McHENRY – Sunlight, jazz music and the sound of happy reunions filled the Centegra’s Sage Cancer Center on Sunday as nearly 400 people gathered to celebrate Cancer Survivors Day.
“It is important to celebrate life and celebrate each day of life,” said Terrence Bugno, radiation oncologist with Centegra. He stood in the Cheri Amore Garden of Hope surrounded by dozens of cancer survivors and their families.
Bugno was taking a break from playing his trumpet with the jazz band entertaining the crowd. He and dozens of other doctors and nurses ditched their suits and scrubs for the afternoon to treat the spirit of their patients, past and present.
“Today is not about the label of cancer survivor,” Bugno said. “It is about celebrating who they actually are and every aspect of the community that is part of the experience of cancer.”
Stacey Monsen, a thyroid cancer survivor, attended Sunday’s event. Although the 23-year-old McHenry resident has been in remission for five years, she returned to Centegra to connect with the nursing staff and others in remission.
“It’s nice having people around you who know and understand,” Monsen said.
She spoke while coloring a paper butterfly at one of the celebration’s many therapeutic activity stations. The butterflies will hang in the bushes of the hospital’s garden to encourage those seeking solace and inspiration.
“The goal is to let people know they are not alone,” said Mary Schneider, a nurse and one of the event organizers.
Sunday marked the 29th National Cancer Survivors Day and Centegra’s sixth observance.
When Schneider and oncology counselor Marianna Wolfmeyer started Centegra’s celebration, it was modest, with about 70 guests including staff, Schneider said.
“We brought our own card tables, and I brought a patio umbrella from home,” Schneider remembered.
The event’s evolution reflects that of the entire oncology department, she said. Today, treatment at the cancer center is comprehensive, not only including radiation, chemotherapy and infusion medications, but also counseling, spiritual support, financial counseling and dietitian care.
“We really try to hit their mind, body and spirit,” Schneider said.
Sunday was about the spirit.
Guests could take advantage of free food, massage therapy, tai chi and yoga stations, and were encouraged to plant flowers, make plant stakes and take silly photos in a photo booth.
Stomach cancer survivor Terry Pancyrz of McHenry took advantage of the party with his family. Diagnosed in 2012, Pancyrz and has been in remission for four years.
“To everyone who worked on me or took care of me, I cannot thank them enough. Even the people in general who I met during treatment who were also patients. You meet, some of them and you say to yourself, ‘I ain’t got it so bad,’ ” he said.
Pancyrz and his doctor Ginny Kamboj were part of a testimonial presentation at the event.
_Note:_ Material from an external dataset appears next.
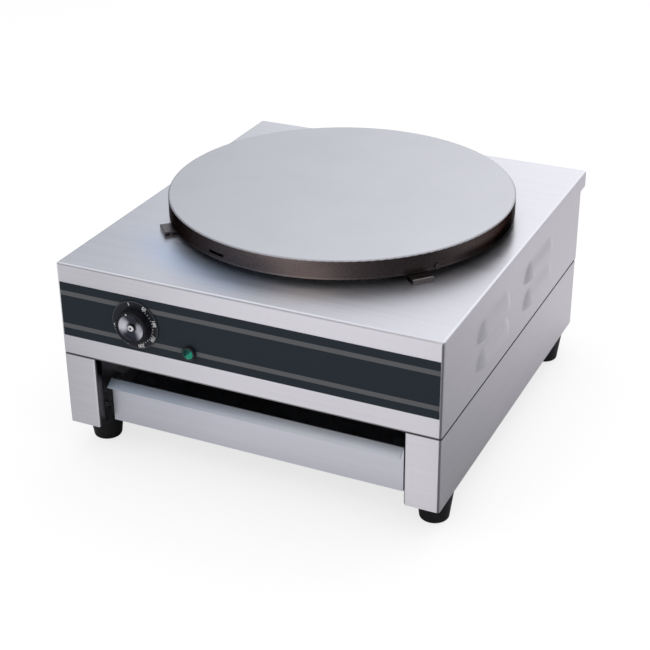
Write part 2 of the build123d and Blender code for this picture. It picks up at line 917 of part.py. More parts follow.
def make_thermostat_screws():
    screws = []
    for side in (-1, 1):
        seat = (dial_x + side * thermostat_screw_pitch / 2, overlay_face, dial_z)
        screws.append(screw(m4_radius, 3.2, 1.6, seat, BACK, overlay_thickness + sheet + 7.0))
    return Compound(screws)


def make_lamp_bezel():
    """A round black bezel with a hollow threaded barrel through the panel."""
    seat = (lamp_x, overlay_face, lamp_z)
    body = rod(lamp_bezel_radius, seat, FRONT, lamp_bezel_height)
    body = fillet(body.edges().filter_by(GeomType.CIRCLE).sort_by(Axis.Y)[0], 1.0)
    body += rod(lens_radius, seat, BACK, 14.0)
    body -= rod(lens_radius - 1.2, (lamp_x, overlay_face - 10.0, lamp_z), BACK, 40.0)
    return body - rod(lens_radius + seat_gap, along(seat, FRONT, 1.0), FRONT, 10.0)


def make_lamp_lens():
    """A faceted green lens: a short round base and an eight-sided point."""
    seat = (lamp_x, overlay_face - 1.0, lamp_z)
    base_height = lamp_bezel_height - 1.0
    body = rod(lens_radius, seat, FRONT, base_height)
    point_base = Plane(origin=along(seat, FRONT, base_height), z_dir=FRONT)
    return body + extrude(point_base * RegularPolygon(lens_radius, 8), amount=lens_height, taper=42)


def make_lamp_holder():
    """The neon holder inside the barrel, with two tabs at the back."""
    radius = lens_radius - 1.2 - seat_gap
    body = rod(radius, (lamp_x, overlay_face - 1.0, lamp_z), BACK, 22.0)
    for side in (-1, 1):
        x = lamp_x + side * 2.4
        y = overlay_face + 21.0
        body += block((x - 0.4, x + 0.4), (y, y + 7.0), (lamp_z - 2.0, lamp_z + 2.0))
    return body


def make_lamp_nut():
    return nut(17.0, lens_radius, (lamp_x, front + sheet, lamp_z), BACK, 3.0)


# ---------------------------------------------------------------- supply side


def make_gland_body():
    """The gland body: a threaded barrel through the rear panel and a hexagonal flange outside."""
    body = hexagon(gland_hex, (gland_x, rear, gland_z), BACK, gland_flange)
    inner_end = rear - sheet - lock_nut_height - 5.0
    body += rod(gland_thread_radius, (gland_x, inner_end, gland_z), BACK, sheet + 9.0 + 13.0)
    return body - rod(gland_bore, (gland_x, rear - 20.0, gland_z), BACK, 60.0)


def make_gland_lock_nut():
    seat = (gland_x, rear - sheet, gland_z)
    return nut(lock_nut_hex, gland_thread_radius, seat, FRONT, lock_nut_height)


def make_gland_seal():
    outer = seal_bore_radius + seal_wall
    return pipe(outer, seal_bore_radius, (gland_x, seal_y, gland_z), BACK, seal_length)


def make_gland_dome_nut():
    """The cap that squeezes the seal on the cord; the cord would come out of its mouth."""
    length = gland_cap_length
    start = (gland_x, rear + gland_flange, gland_z)
    body = rod(gland_hex / 2, start, BACK, length)
    mouth_edge = body.edges().filter_by(GeomType.CIRCLE).sort_by(Axis.Y)[-1]
    body = fillet(mouth_edge, 3.5)
    flats = hexagon(gland_hex - 1.4, start, BACK, 8.0)
    upper = rod(gland_hex / 2, along(start, BACK, 8.0), BACK, length)
    body = body & (flats + upper)
    body -= rod(gland_thread_radius + thread_gap, start, BACK, 8.5)
    return body - rod(seal_bore_radius + 0.75, start, BACK, length + 1.0)


def terminal_points():
    """The clamp screws' places: one row for each side of the block, one column for each way."""
    columns = [terminal_x + terminal_pitch * i for i in (-1, 0, 1)]
    return [(x, terminal_y + side * terminal_row / 2) for x in columns for side in (-1, 1)]


def make_terminal_block():
    """A three-way block on the floor, with a clamp hole over each way."""
    body = block(
        (terminal_x - terminal_length / 2, terminal_x + terminal_length / 2),
        (terminal_y - terminal_width / 2, terminal_y + terminal_width / 2),
        (casing_bottom, casing_bottom + terminal_height),
    )
    body = fillet(body.edges().filter_by(Axis.Z), 2.0)
    hole_bottom = casing_bottom + terminal_height - terminal_depth
    for x, y in terminal_points():
        body -= rod(terminal_hole, (x, y, hole_bottom), UP, terminal_height)
    return body


def make_terminal_screws():
    radius = terminal_hole - hole_gap
    hole_bottom = casing_bottom + terminal_height - terminal_depth
    height = 0.6 * terminal_depth
    return Compound([rod(radius, (x, y, hole_bottom), UP, height) for x, y in terminal_points()])


def make_earth_stud():
    """The earth stud on the floor, with its nut."""
    place = (terminal_x + 40.0, terminal_y - 25.0, casing_bottom)
    stud = rod(5.0, place, UP, sheet) + rod(m5_radius, place, UP, 16.0)
    return stud + hexagon(8.0, along(place, UP, sheet), UP, 4.0)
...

For both the doctor and patient, the day was about feeling gratitude for the team of nurses, staff and volunteers who helped in the fight to save Pancyrz’s and other patient’s lives.
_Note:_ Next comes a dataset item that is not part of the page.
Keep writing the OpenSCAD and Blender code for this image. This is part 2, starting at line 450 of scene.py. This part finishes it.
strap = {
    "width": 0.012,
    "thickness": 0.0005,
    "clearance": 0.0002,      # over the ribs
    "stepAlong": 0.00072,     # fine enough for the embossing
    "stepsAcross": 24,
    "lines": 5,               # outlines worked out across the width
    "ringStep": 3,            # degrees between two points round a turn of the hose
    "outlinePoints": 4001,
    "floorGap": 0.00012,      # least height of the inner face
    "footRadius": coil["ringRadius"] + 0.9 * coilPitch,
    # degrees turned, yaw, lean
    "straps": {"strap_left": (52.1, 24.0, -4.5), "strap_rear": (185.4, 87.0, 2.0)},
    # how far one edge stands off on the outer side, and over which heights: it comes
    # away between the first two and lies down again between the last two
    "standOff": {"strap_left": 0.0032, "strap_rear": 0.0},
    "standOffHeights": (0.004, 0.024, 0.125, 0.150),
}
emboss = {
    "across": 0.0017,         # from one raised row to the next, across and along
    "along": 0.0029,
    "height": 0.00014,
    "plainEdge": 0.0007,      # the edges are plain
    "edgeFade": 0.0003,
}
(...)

Doctor Thomas Weyburn and his patient breast cancer survivor Jeanine Katzel, 68, of Cary, also presented testimonials. They talked about the importance of connecting not only as doctor and patient but as people with hobbies and interests like great Italian food.
The stories activities and stories throughout the afternoon led to strong emotions for many in attendance.
“Today is like coming back to family,” said Cheryl Kawell of Lake in the Hills. “We’ve all be through the same situation.”
Kawell was diagnosed with breast cancer in 2011 and is in remission. She was joined on Sunday by her husband Brad Kawell and daughters Casey and Natalie Kawell of Woodstock.
“It makes you feel like you’re not alone,” Cheryl Kawell said. “You’re not out there by yourself, the only one going through this.”
Centegra sees about 850 new cases of cancer per year, hospital spokeswoman Michelle Green said.
Cancer Survivors Day takes place on the first Sunday of June each year, but their support groups that meet regularly to help connect those diagnosed with cancer and their loved ones.
• Cancer Transitions: a group program for survivors who have completed active treatment generally within the last two years.
• Caring for the Caregiver: a monthly group for those offering care to anyone with a serious illness.
• Connections: a monthly group for women with breast cancer under 40.
• Creating Expressions: a monthly expressive arts program designed to benefit cancer survivors and their care partners.
• H.O.P.E. (High on Positive Energy): a monthly energizing group offered to women who have been diagnosed with breast cancer.
• Guided Patient Services: A one-time class offered bi-monthly in a group setting for the recently diagnosed with cancer and their partners.
• Look Good … Feel Better: a program for women in active cancer treatment. Volunteer cosmetologists teach women techniques to help them combat the appearance-related side effects of cancer treatment.